1518 N. Lopez St., New Orleans

“Oh you gotta get the gumbo, you just gotta get the gumbo, it’s the best gumbo in New Orleans,” a grandmotherly diner told the table sitting behind me on a recent visit to Liuzza’s by the Track. If you even mention Liuzza’s, someone will say you have to get the gumbo. If you post a photo and someone recognizes that you’re there, they will ask how you liked the gumbo.

The gumbo here consists of chicken, andouille, shrimp, okra and tomato, made in 12-gallon batches three times a week, and chef Road Runner has been single-handedly making the gumbo at Liuzza’s for around 20 years.
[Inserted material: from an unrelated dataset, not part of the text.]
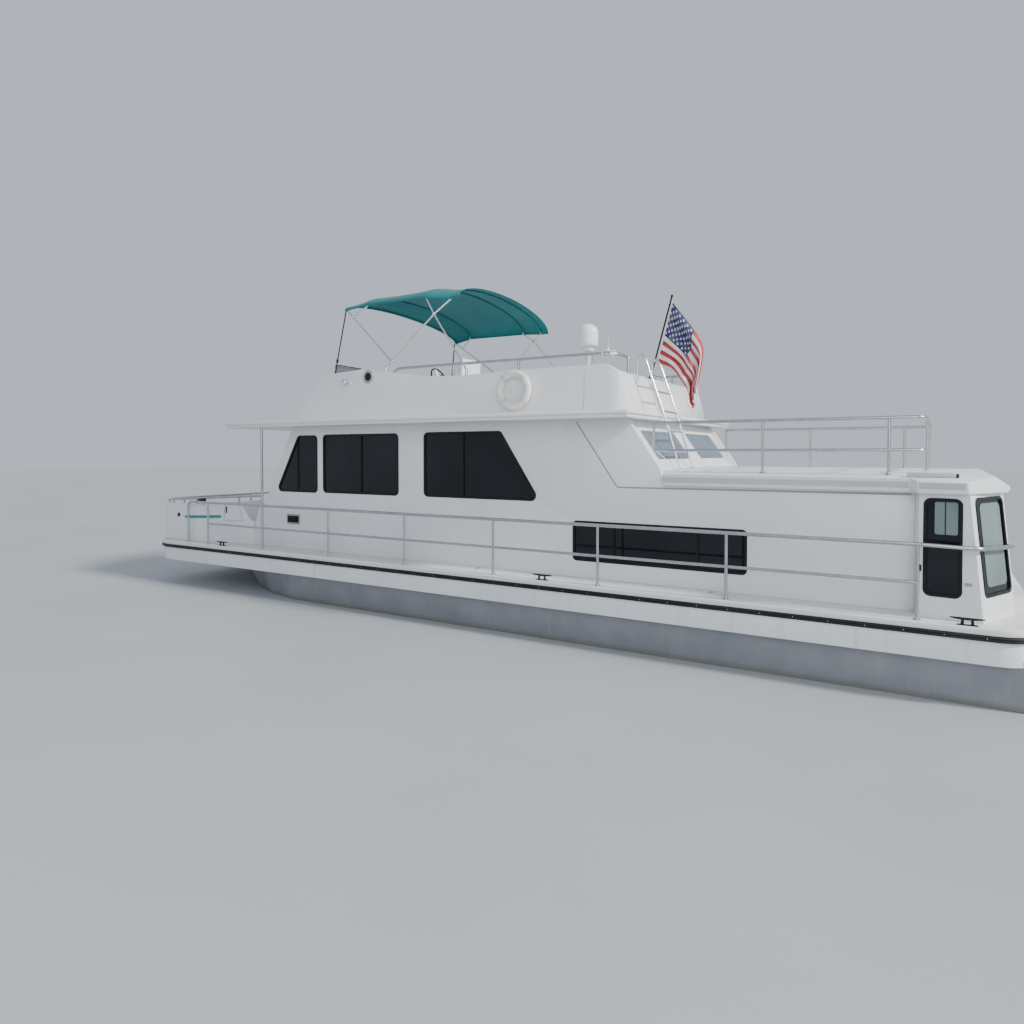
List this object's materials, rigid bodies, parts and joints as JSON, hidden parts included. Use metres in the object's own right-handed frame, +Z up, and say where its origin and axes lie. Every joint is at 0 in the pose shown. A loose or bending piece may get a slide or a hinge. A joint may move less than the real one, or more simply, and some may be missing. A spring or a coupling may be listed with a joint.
{
  "type": "houseboat",
  "caption": "Cabin houseboat with a semi-V hull, glazed saloon, sunken aft cabin, side decks with rails, flybridge with helm and folding top, shafts and rudders.",
  "frame": {"origin": "on the centreline at the water's surface, 6.45 m aft of the bow", "axes": "+X to the bow, +Y to port, +Z up"},
  "size_m": [13.1, 4.27, 5.5528],
  "materials": {
    "gelcoat": "white gelcoat, slightly dulled",
    "bottom": "grey painted bottom below a white band",
    "rubber": "black moulded rub rail",
    "glass": "dark tinted glass",
    "smoked_glass": "smoked acrylic",
    "steel": "polished stainless tube",
    "black_plastic": "black moulded grip",
    "vinyl": "off-white marine vinyl",
    "canvas": "teal woven acrylic canvas",
    "ring_foam": "white life ring",
    "flag_cloth": "printed polyester flag cloth",
    "bronze": "cast propeller bronze",
    "engine": "enamelled engine block",
    "wood": "varnished joinery"
  },
  "bodies": {
    "boat": {"hull": "bottom", "rub_rail": "rubber", "deck": "gelcoat", "swim_platform": "gelcoat", "bow_bulwark": "gelcoat", "cabin_side_port": "gelcoat", "cabin_side_starboard": "gelcoat", "stern_quarter_port": "gelcoat", "stern_quarter_starboard": "gelcoat", "stern_bulkhead": "gelcoat", "cabin_front": "gelcoat", "saloon_aft_bulkhead": "gelcoat", "saloon_roof": "gelcoat", "aft_roof": "gelcoat", "side_windows_port": "glass", "side_windows_starboard": "glass", "stern_windows_port": "glass", "stern_windows_starboard": "glass", "bulkhead_windows": "glass", "windshield_port": "glass", "windshield_starboard": "glass", "side_rail_port": "steel", "side_rail_starboard": "steel", "bow_rail": "steel", "aft_roof_rail": "steel", "flybridge": "gelcoat", "flybridge_windscreen": "smoked_glass", "flybridge_rail_port": "steel", "flybridge_rail_starboard": "steel", "helm_console": "gelcoat", "helm_seat": "gelcoat", "seat_cushion": "vinyl", "back_cushion": "vinyl", "bimini_frame": "steel", "bimini_canopy": "canvas", "radar_dome": "gelcoat", "life_ring": "ring_foam", "roof_ladder": "steel", "flag_staff": "black_plastic", "flag": "flag_cloth", "shaft_strut_port": "bronze", "shaft_strut_starboard": "bronze", "engine_port": "engine", "engine_starboard": "engine", "aft_berth": "wood", "galley": "wood", "settee": "wood"},
    "propeller_port": {"propeller_port": "bronze"},
    "propeller_starboard": {"propeller_starboard": "bronze"},
    "rudder_port": {"rudder_port": "bronze"},
    "rudder_starboard": {"rudder_starboard": "bronze"},
    "helm_wheel": {"helm_wheel": "black_plastic"},
    "stern_door": {"stern_door": "glass"},
    "front_door": {"front_door": "glass"},
    "locker_hatch": {"locker_hatch": "gelcoat"}
  },
  "joints": [
    {"name": "propeller_port_spin", "type": "hinge", "parent": "boat", "child": "propeller_port", "pos_m": [-5.2, 0.76, -0.68], "axis": [0.9874, 0, 0.158], "continuous": true},
    {"name": "propeller_starboard_spin", "type": "hinge", "parent": "boat", "child": "propeller_starboard", "pos_m": [-5.2, -0.76, -0.68], "axis": [0.9874, 0, 0.158], "continuous": true},
    {"name": "rudder_port_turn", "type": "hinge", "parent": "boat", "child": "rudder_port", "pos_m": [-5.72, 0.76, -0.4], "axis": [0, 0, 1], "range_deg": [-35, 35]},
    {"name": "rudder_starboard_turn", "type": "hinge", "parent": "boat", "child": "rudder_starboard", "pos_m": [-5.72, -0.76, -0.4], "axis": [0, 0, 1], "range_deg": [-35, 35]},
    {"name": "helm_wheel_turn", "type": "hinge", "parent": "boat", "child": "helm_wheel", "pos_m": [1.67, 0, 3.4], "axis": [0.9063, 0, -0.4226], "range_deg": [-540, 540]},
    {"name": "stern_door_slide", "type": "slide", "parent": "boat", "child": "stern_door", "axis": [0, -1, 0], "range_m": [0, 0.66]},
    {"name": "front_door_slide", "type": "slide", "parent": "boat", "child": "front_door", "axis": [0, 1, 0], "range_m": [0, 0.66]},
    {"name": "locker_hatch_hinge", "type": "hinge", "parent": "boat", "child": "locker_hatch", "pos_m": [5.25, 0, 0.7453], "axis": [0, -1, 0], "range_deg": [0, 100]}
  ],
  "couplings": [
    {"joint": "rudder_starboard_turn", "follows": "rudder_port_turn", "ratio": 1}
  ]
}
Cooks often ask him to teach them how to make it, but he’s a stickler for consistency. “I’m going to pass it on, but while I’m able to make it, I’m going to continue to make it,” he says.

Order: The gumbo, along with half a fried shrimp po’boy (“dressed” with lettuce, tomato, mayonnaise and pickle, add butter and Crystal hot sauce). And, with whatever stomach space you have left, try the turtle soup, BBQ shrimp po’boy, and the peach bread pudding. 


Saint John

1117 Decatur St., New Orleans

The gumbo at Saint John and sister restaurant Gris-Gris is cognac-brown and rich with chicken and andouille sausage, the latter from Poche’s in Breaux Bridge. The stock is made daily, using the carcasses from chickens roasted for the gumbo. “It smells like Thanksgiving,” executive chef Eric Cook says of the restaurant. 
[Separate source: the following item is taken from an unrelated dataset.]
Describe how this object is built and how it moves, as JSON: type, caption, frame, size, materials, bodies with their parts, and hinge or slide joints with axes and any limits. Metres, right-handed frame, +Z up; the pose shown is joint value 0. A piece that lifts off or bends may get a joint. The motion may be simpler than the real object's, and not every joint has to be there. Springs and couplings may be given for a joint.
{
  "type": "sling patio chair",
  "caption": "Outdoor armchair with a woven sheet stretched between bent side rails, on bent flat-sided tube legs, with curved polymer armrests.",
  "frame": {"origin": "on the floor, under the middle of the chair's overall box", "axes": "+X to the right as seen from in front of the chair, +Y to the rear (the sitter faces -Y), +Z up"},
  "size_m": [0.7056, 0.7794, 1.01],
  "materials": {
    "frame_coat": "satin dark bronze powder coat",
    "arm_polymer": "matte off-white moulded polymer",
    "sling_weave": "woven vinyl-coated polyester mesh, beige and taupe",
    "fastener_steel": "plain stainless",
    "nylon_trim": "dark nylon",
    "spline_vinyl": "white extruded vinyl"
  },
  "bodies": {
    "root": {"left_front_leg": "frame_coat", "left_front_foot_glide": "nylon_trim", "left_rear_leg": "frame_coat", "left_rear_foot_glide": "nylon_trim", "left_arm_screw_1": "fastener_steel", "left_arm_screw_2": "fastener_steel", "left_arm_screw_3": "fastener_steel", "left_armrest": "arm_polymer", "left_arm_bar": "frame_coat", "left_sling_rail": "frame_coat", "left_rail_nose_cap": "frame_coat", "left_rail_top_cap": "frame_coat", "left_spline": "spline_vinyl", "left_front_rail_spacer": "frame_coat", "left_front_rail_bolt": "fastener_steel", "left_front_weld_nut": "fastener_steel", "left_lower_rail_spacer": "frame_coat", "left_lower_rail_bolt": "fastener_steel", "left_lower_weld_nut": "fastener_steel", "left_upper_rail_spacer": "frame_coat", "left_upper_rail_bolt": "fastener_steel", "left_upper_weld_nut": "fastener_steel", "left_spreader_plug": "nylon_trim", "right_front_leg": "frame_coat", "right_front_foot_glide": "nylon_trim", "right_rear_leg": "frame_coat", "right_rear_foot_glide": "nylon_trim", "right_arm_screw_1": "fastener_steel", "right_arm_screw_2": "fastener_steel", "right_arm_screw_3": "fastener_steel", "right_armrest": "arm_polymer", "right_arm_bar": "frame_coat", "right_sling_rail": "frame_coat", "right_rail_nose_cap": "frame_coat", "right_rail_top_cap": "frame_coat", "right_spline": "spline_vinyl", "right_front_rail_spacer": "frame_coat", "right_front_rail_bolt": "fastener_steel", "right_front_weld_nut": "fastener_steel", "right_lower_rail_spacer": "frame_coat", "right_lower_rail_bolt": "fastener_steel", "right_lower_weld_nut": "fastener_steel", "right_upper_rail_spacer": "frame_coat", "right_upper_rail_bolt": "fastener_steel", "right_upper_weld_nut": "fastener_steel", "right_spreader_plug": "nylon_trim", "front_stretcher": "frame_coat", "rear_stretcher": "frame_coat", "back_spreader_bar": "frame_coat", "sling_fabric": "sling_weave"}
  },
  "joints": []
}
Both Cook and chef de cuisine Daren Porretto are from New Orleans, but have lived in cities in and outside of Louisiana. Those experiences have shaped their approach to gumbo. “If someone doesn't tell me once a week that I burned my roux, then I’m not doing it right,” Cook says. He’s lived in many Louisiana cities including Mamou, Lafayette and Lake Charles, near Vermillion Parish (or Paroisse de Vermillion) and learned to make gumbo from a friend’s mom, who lived “down the bayou,” just outside Lafayette. This was the darker seafood-free gumbo that many Louisianians associate with that part of the state. 
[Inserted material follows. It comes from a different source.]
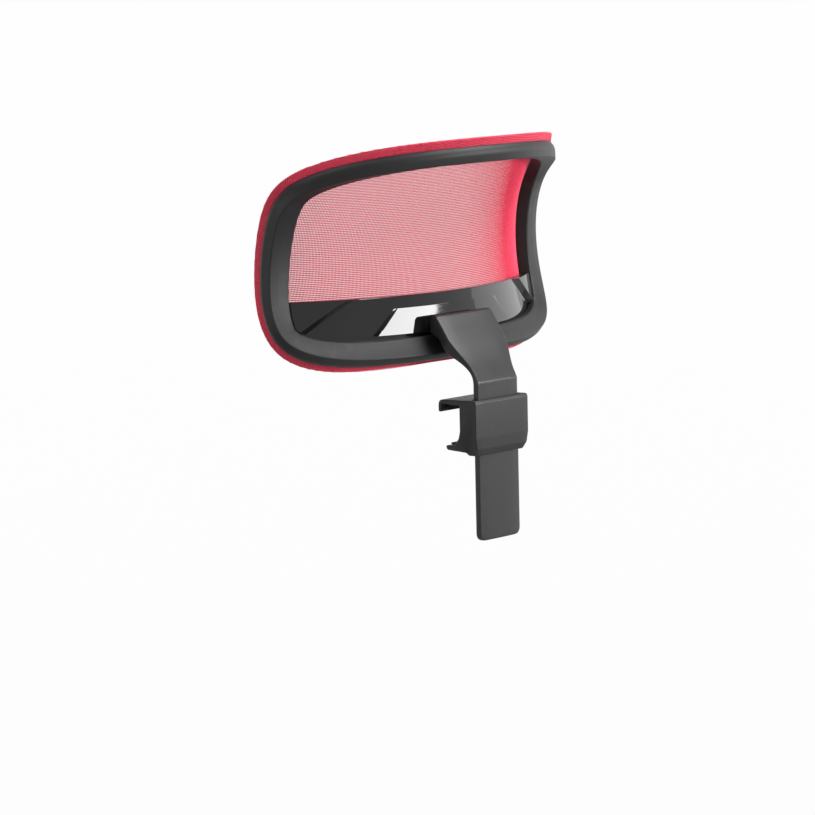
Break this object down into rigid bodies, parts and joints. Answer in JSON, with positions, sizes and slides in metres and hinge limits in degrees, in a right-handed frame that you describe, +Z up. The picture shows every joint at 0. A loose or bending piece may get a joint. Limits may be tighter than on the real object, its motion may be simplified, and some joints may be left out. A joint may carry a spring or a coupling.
{
  "type": "chair headrest attachment",
  "caption": "Add-on office chair headrest: red mesh on a saddle-shaped ring, tilting on a curved arm that slides in a clamp for the backrest's top rail.",
  "frame": {"origin": "centre of the lower face of the rubber pad with which the clamp hangs on the backrest's top rail", "axes": "+Z up, out of the rail; +X across the headrest; +Y to the rear, so a sitter faces -Y"},
  "size_m": [0.3329, 0.1252, 0.3202],
  "materials": {
    "black_plastic": "fine satin texture",
    "gloss_black": "polished",
    "white_plastic": "natural acetal",
    "black_rubber": "matt",
    "steel": "zinc plated",
    "brass": "turned",
    "red_mesh": "fine open weave"
  },
  "bodies": {
    "clamp": {"clamp_housing": "black_plastic", "rail_top_pad": "black_rubber", "rail_nose_pad": "black_rubber", "rail_lip_pad": "black_rubber", "pressure_plate": "steel", "brake_spring": "steel", "pressure_screw_left": "steel", "pressure_screw_right": "steel", "screw_insert_left": "brass", "screw_insert_right": "brass", "glide_liner_left": "white_plastic", "glide_liner_right": "white_plastic"},
    "arm": {"arm_shell": "black_plastic", "arm_core": "steel", "arm_front_cover": "black_plastic", "tongue_stop": "black_plastic", "hinge_pin": "steel", "hinge_nut": "steel", "cover_screw_1": "steel", "cover_screw_2": "steel", "cover_screw_3": "steel", "cover_screw_4": "steel", "stop_screw": "steel"},
    "headrest": {"pivot_bracket": "steel", "friction_washer_left": "white_plastic", "friction_washer_right": "white_plastic", "bracket_screw_1": "steel", "bracket_screw_2": "steel", "bracket_screw_3": "steel", "bracket_screw_4": "steel", "foot_panel": "gloss_black", "rear_frame": "black_plastic", "carrier_frame": "black_plastic", "mesh_retainer": "black_rubber", "mesh_cover": "red_mesh", "frame_screw_1": "steel", "frame_screw_2": "steel", "frame_screw_3": "steel", "frame_screw_4": "steel", "frame_screw_5": "steel", "frame_screw_6": "steel", "frame_screw_7": "steel", "frame_screw_8": "steel", "panel_screw_1": "steel", "panel_screw_2": "steel", "panel_screw_3": "steel", "panel_screw_4": "steel"}
  },
  "joints": [
    {"name": "height_slide", "type": "slide", "parent": "clamp", "child": "arm", "axis": [0, 0, 1], "range_m": [-0.012, 0.052]},
    {"name": "headrest_tilt", "type": "hinge", "parent": "arm", "child": "headrest", "pos_m": [0, -0.0154, 0.064], "axis": [1, 0, 0], "range_deg": [-15, 15]}
  ]
}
Though people don’t always associate New Orleans with this style of gumbo, it’s just as prevalent here because many New Orleanians have down-the-bayou roots. “There’s a spectrum of gumbo in New Orleans,” Porretto says. “Gumbo, potato salad, you only like it the way you like it, and everybody makes it different.”

Order: Paroisse de Vermillion-inspired gumbo with popcorn rice, served with what Porretto calls “push bread” to sop up what you can’t get with a spoon. Also, the duck popper, a plate of seared duck breast, root beer-braised pork belly, jalapeño Creole cream cheese, and shards of fried duck skin. The rotating desserts are seasonal and immaculate.